September 1- 7, 2005
loose canon
Got Cheese?Pennsylvania has world-class milk. So where's the great cheese?
In my next life, I'd like to come back as an Amish cow. The Amish know how to treat heifers right. Imagine meandering through green fields, satisfying your four stomachs with lush grasses, being milked gently by a winsome maid.
OK. Maybe la vie bovine in Lancaster County isn't exactly nirvana. But compared to life on a typical dairy farm where animals are penned-up and pumped with hormones Amish cows have it good. And contented cows, pastured on local vegetation, make awesome milk and cheese.
Prove it to yourself the next time you're at the Reading Terminal Market. Try some raw Amish milk. Unprocessed milk has the tang of fresh grass and the scent of dark soil which is even more wondrous when it becomes cheese.

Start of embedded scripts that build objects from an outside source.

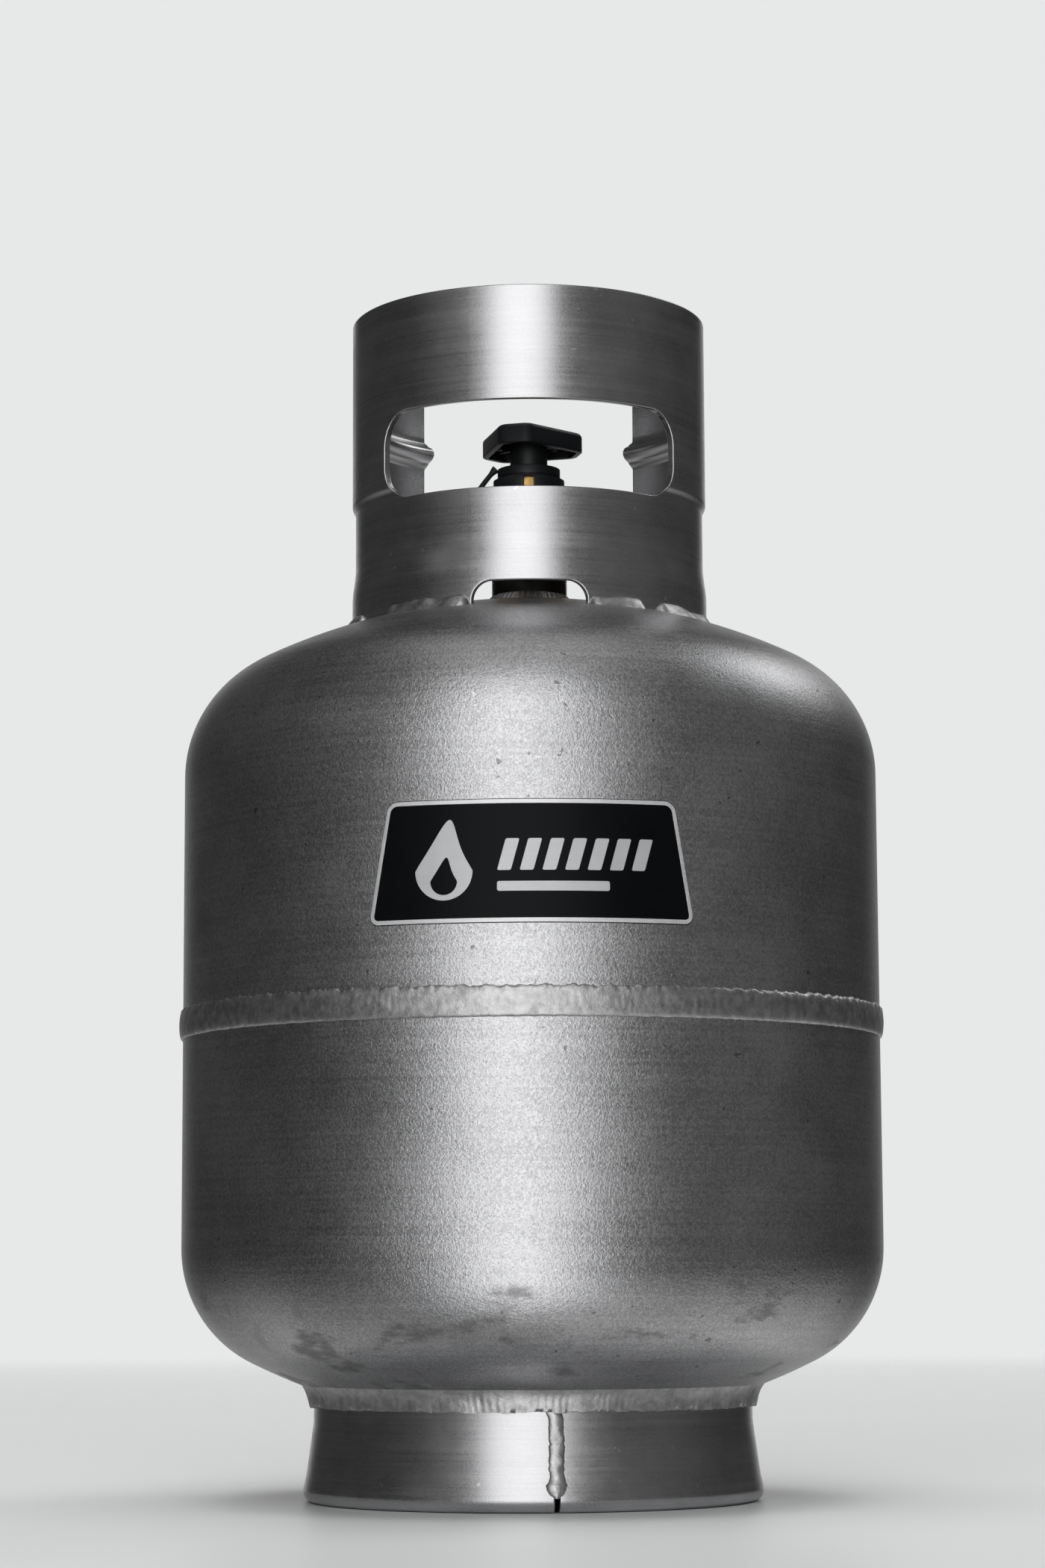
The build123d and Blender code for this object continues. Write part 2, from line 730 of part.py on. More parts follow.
def make_float_pin():
    return rod_x(pivot_pin_r, -housing_r + 0.6, housing_r - 0.6, pivot_z)


def cam_centre():
    turn = math.radians(cam_rest_deg)
    return cam_offset * math.sin(turn), pivot_z + cam_offset * math.cos(turn)


def make_float_arm():
    y, z = cam_centre()
    low = pivot_z - arm_down
    arm = rod_x(cam_r, -arm_w / 2, arm_w / 2, z, y)
    arm += Pos(0, 0, low) * Box(arm_t, arm_w, arm_down - 3, align=DOWN)
    arm += rod(stud_r, low - stud_l, low + 1)
    return arm - rod_x(pivot_pin_r + run_fit, -arm_w, arm_w, pivot_z)


def make_float():
    top = pivot_z - arm_down
    drum = rod(float_r, top - float_l, top)
    drum = fillet(drum.edges(), 1.5)
    return drum - rod(stud_r, top - stud_l, top + 1)


def make_stop_piston():
    foot = cam_centre()[1] + cam_r + piston_fit
    return rod(guide_r - piston_fit, foot, guide_top - stop_lift - 0.1)


# ---------------------------------------------------------------- dust plug and tether

def make_dust_plug():
    face = outlet_face + plug_gap
    back = face + flange_t
    flange = rod_y(flange_r, face, back, outlet_z)
    flange = fillet(flange.edges().group_by(Axis.Y)[-1], 1.2)
    nose = rod_y(nose_r, outlet_face - nose_l, face + 0.5, outlet_z)
    nose -= rod_y(nose_r - nose_wall, outlet_face - nose_l - 1, face, outlet_z)
    out = (Align.CENTER, Align.MIN, Align.CENTER)
    pull = Pos(0, back - 1, outlet_z) * Box(pull_w, pull_l + 1, pull_h, align=out)
    pull -= Pos(0, back, outlet_z) * Box(pull_w - 2 * pull_t, pull_l + 2, pull_h - 2 * pull_t, align=out)
    return flange + nose + pull


def tether_points():
    """The strap's route from the shroud's left side, out, down and round to the plug's back."""
    start = (-shroud_r - tether_t, 1.0, column_top + shroud_h + 1.0)
    end = (-pull_w / 2 - 0.1, outlet_face + plug_gap + flange_t + pull_l - tether_t, outlet_z)
    first = [tuple(a + b for a, b in zip(start, step)) for step in tether_from_shroud]
    last = [tuple(a + b for a, b in zip(end, step)) for step in tether_to_plug]
    return [start] + first + last + [end]


def make_plug_tether():
    path = FilletPolyline(*tether_points(), radius=tether_corner_r)
    section = Plane(origin=path @ 0, z_dir=path % 0) * RectangleRounded(tether_w, tether_t, 1.0)
    return sweep(section, path)


NODES = {
    "upper_shell": make_upper_shell,
    "lower_shell": make_lower_shell,
    "girth_weld": make_girth_weld,
    "valve_spud": make_valve_spud,
    "spud_weld": make_spud_weld,
    "collar": make_collar,
    "collar_welds": make_collar_welds,
    "foot_ring": make_foot_ring,
    "foot_ring_weld": make_foot_ring_weld,
    "foot_seam_weld": make_foot_seam_weld,
    "nameplate": make_nameplate,
    "valve_body": make_valve_body,
    "bonnet": make_bonnet,
    "stem_seals": make_stem_seals,
    "bonnet_shroud": make_bonnet_shroud,
    "spindle": make_spindle,
    "seat_plug": make_seat_plug,
    "seat_disc": make_seat_disc,
    "handwheel": make_handwheel,
    "handwheel_washer": make_handwheel_washer,
    "handwheel_screw": make_handwheel_screw,
    "outlet_seat_ring": make_outlet_seat_ring,
    "outlet_seal": make_outlet_seal,
    "outlet_poppet": make_outlet_poppet,
    "outlet_spring": make_outlet_spring,
    "relief_seal": make_relief_seal,
    "relief_poppet": make_relief_poppet,
    "relief_spring": make_relief_spring,
    "relief_nut": make_relief_nut,
    "relief_cap": make_relief_cap,
    "bleed_screw": make_bleed_screw,
    "level_tube": make_level_tube,
    "stop_housing": make_stop_housing,
    "stop_piston": make_stop_piston,
    "float_pin": make_float_pin,
    "float_arm": make_float_arm,
    "overfill_float": make_float,
    "dust_plug": make_dust_plug,
    "plug_tether": make_plug_tether,
}

for name, make in NODES.items():
    export_step(make(), f"parts/{name}.step")
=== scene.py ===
"""Portable propane cylinder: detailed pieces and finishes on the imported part.

It is laid out as an add-on and is run as a script. Lengths in the outlines are millimetres; +Z is up,
-Y is the front with the nameplate, and +Y is the way the outlet faces.
"""

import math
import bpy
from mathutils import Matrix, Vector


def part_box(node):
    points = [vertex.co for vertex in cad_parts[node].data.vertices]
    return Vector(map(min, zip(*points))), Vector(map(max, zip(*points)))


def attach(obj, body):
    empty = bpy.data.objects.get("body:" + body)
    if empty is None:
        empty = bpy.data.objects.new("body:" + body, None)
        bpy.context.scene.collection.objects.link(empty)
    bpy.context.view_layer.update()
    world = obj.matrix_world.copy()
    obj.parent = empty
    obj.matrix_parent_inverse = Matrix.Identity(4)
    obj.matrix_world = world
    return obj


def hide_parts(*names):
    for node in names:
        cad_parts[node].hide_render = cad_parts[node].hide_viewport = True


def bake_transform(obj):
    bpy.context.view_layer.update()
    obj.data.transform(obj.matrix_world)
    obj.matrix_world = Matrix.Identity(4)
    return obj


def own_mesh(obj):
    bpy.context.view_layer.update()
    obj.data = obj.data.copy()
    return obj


bl_info = {
    "name": "Propane cylinder",
    "version": (1, 0, 0),
    "blender": (4, 5, 0),
    "location": "View3D > Sidebar > Cylinder",
    "description": "Builds the detailed pieces and finishes of a portable propane cylinder",
    "category": "Object",
}

import bmesh
import bpy
from bpy.props import FloatProperty, FloatVectorProperty, IntProperty, PointerProperty
from mathutils import Matrix, Vector, noise

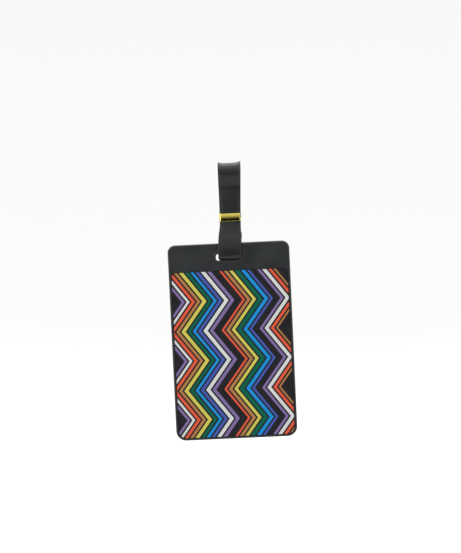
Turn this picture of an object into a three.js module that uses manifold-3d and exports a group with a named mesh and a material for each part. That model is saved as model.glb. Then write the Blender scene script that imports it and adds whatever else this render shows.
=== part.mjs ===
// A luggage tag that hangs by its strap.
//
// Two shells of soft PVC are welded round a printed sheet and its stiffener board. The back shell
// has a pocket with a clear window, and a paper card slides out of it sideways. A strip of PVC runs
// down the front, through the slot and up the back, where two pegs close it. Above them it opens
// into an eye for a bag's handle, and a gilt keeper slides along the closed stretch.
//
// Millimetres. x runs across the tag, y from its printed front (-) to its back (+), and z is up.
// The tag is drawn with z = 0 at its top edge and x = 0 down its middle. The whole group is moved
// at the end, so that the origin is where the eye hangs on a handle.

import * as THREE from "three";
import { mergeVertices } from "three/addons/utils/BufferGeometryUtils.js";
import Module from "manifold-3d";

const wasm = await Module();
wasm.setup();

// ---------- Driving dimensions ----------

// Tag
const tagWidth = 65;
const tagHeight = 105;
const topCornerRadius = 4;
const bottomCornerRadius = 5.3;
const shellThickness = 1.85;
const weldGap = 0.1; // between two pieces that are welded together
const edgeRound = 0.6;

// Printed sheet and the window that shows it
const bandHeight = 14.5; // plain band above the window
const sideRim = 1.2;
const bottomRim = 1;
const windowTopRadius = 3;
const windowBottomRadius = 4.3;
const printRecess = 0.3;
const printThickness = 0.4;
const printClearance = 0.2;
const boardThickness = 0.9;
const boardGap = 0.15;

// Card pocket at the back
const pocketBand = 16; // band above the clear window
const windowRim = 1.3;
const windowLedge = 1.5; // what the window is welded to, on three sides
const windowThickness = 0.35;
const windowSink = 0.05;
const windowClearance = 0.15;
const mouthSetback = 1; // from the tag's edge to the window's open side
const thumbNotchRadius = 7;
const pocketCornerRadius = 2;
const cardThickness = 0.3;
const cardGap = 0.2;
const cardClearance = 0.3;
const cardSetback = 1.3;
const cardCornerRadius = 2;

// Slot
const slotDepth = 7.5; // from the tag's top edge to the slot's middle
const slotPlay = 2.6; // how much wider it is than the strap
const slotHeight = 3.4;
const slotEndRadius = 1.2;
const slotFlare = 0.55; // it widens by this towards each face
const lipWidth = 0.8; // beyond the flare
const lipHeight = 0.3;

// Strap
const strapWidth = 11.2;
const strapThickness = 1.3;
const strapSlack = 0.2; // between the strap and the slot's lip
const strapOffset = 0.6; // from the tag's middle, at the slot
const strapLean = THREE.MathUtils.degToRad(2.2);
const slotBendDrop = 0.45; // bottom of the strip's middle line below the slot's middle
const slotBendRadius = 2;
const layerGap = 0.1;
const flexBottom = 1.5; // the stretch that bends when the tag swings
const flexLength = 9.5;
const hingeDrop = 0.2; // swing axis below the middle of that stretch
const hingeGapTop = 1.2; // the strap is parted from here
const hingeGapBottom = 3.3; // to here, below the axis
const closedLength = 17; // above it, where the layers lie on each other
const eyeHeight = 15;
const eyeWidth = 5.8;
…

But raw Lancaster County milk is hard to find, and there is a dearth of artisanal Amish cheese. Most milk from amiable Amish cows is brought to processing plants, where it is mixed in with milk from less fortunate creatures living on factory farms. In processing plants, Amish milk is pasteurized, homogenized and its taste is lost. The milk gets far less than it's worth, as Amish artisanal milk is dumped into the mainstream of a mediocre product.
The Amish's painstaking farming techniques are being squandered. Meanwhile, the price that all dairy farmers are getting for milk is declining. Wholesale milk that sold last year for more than $20 (per hundred pounds) now brings in only about $14.50.
Milk is surprisingly important in Pennsylvania's overall economy. Agriculture is the state's biggest industry, and dairy accounts for the largest chunk, 42 percent, of the state's $4.5 billion in farm revenue. The state's dairy industry ranks fourth in the nation. But even its big farms are in trouble, as processing plants close and the price of milk continues to tumble.
In response to falling prices, the Pennsylvania Department of Agriculture is asking farmers this year to get more milk from each cow. Literally, the state goal is 10 percent more per animal. It's a desperate, stupid measure, hurting big and small farmers alike. Calling for increased production will encourage larger, factory-type farmers to pump still more hormones into herds that are already stressed. And for smaller farmers in Lancaster, the state plan to boost production is practically heresy.
Amish farmers answer to a higher authority. So they can't juice up Bessie to get more gallons. As larger farms increase production, the Amish will get even less money per gallon. In a commodity market whether it's soybeans, pig bellies or orange juice quality doesn't matter, only price. As more milk becomes available, prices will continue to decline, and dairies will have to produce still more just to keep up. A commodity market can be a nasty treadmill.
It's been said that cheese is milk's leap to immortality. Cheese could be the salvation of dairy states, their way off the treadmill. The recent flurry of television ads from California saying great cheese comes from its happy cows is a strategy aimed at moving its dairy industry from a commodity market to an artisanal one. Smart dairy states like Vermont, Wisconsin and New York are funneling their milk into fine cheeses. Artisanal cheeses like camembert, gouda and brie not only fetch a premium price, but unlike fresh milk, aged cheese has a shelf life long enough to ship around the world.
Sound familiar? California is doing for milk what it did for grapes: creating a worldwide product that is tough to commodify. For the beer industry in Pennsylvania, a similar gambit created a minor boom in microbreweries. We should do the same for Pennsylvania's world-class milk.
The tragedy of Amish milk is that its happy cows do make very fine cheese if you can find any. Only one Lancaster County cheesemaker, Green Valley Dairy, is making aged cheeses. Their cheese is good, even occasionally great especially for a fledging producer. But sadly, there are no traditions of aged cheesemaking in Pennsylvania. Kraft's famed Philadelphia Brand Cream Cheese is a fresh cheese that was originally created in New York City. It isn't even locally manufactured.
In fact, there is no cream cheese made in Philadelphia, says Emilio Mignucci, who runs DiBruno's thriving cheese emporium at 18th and Chestnut streets. Mignucci would be glad to sell a cream cheese crafted in Pennsylvania, or any local cheese for that matter. But there is almost none to be had. About the only local cheeses Mignucci sells are fresh mozzarellas made by elderly Italian men in South Philadelphia, who are artisans with strong cheesemaking traditions.
The Amish got milk, but no tradition of great cheesemaking. You might as well order a piece of brie from a sushi bar, as get a fine, aged cheese from Lancaster County.
Still, Mignucci hopes to find local cheese, especially aged cheese, because he's got a market for it. Mignucci even recently hosted novice local cheesemakers (as part of a program of the Sustainable Business Network) to inspire their craft. Sadly, none were good enough to make the leap to DiBruno's shelves.
Pennsylvania needs some cheese wizzes, and quickly. But tradition is a hard thing to hurry up.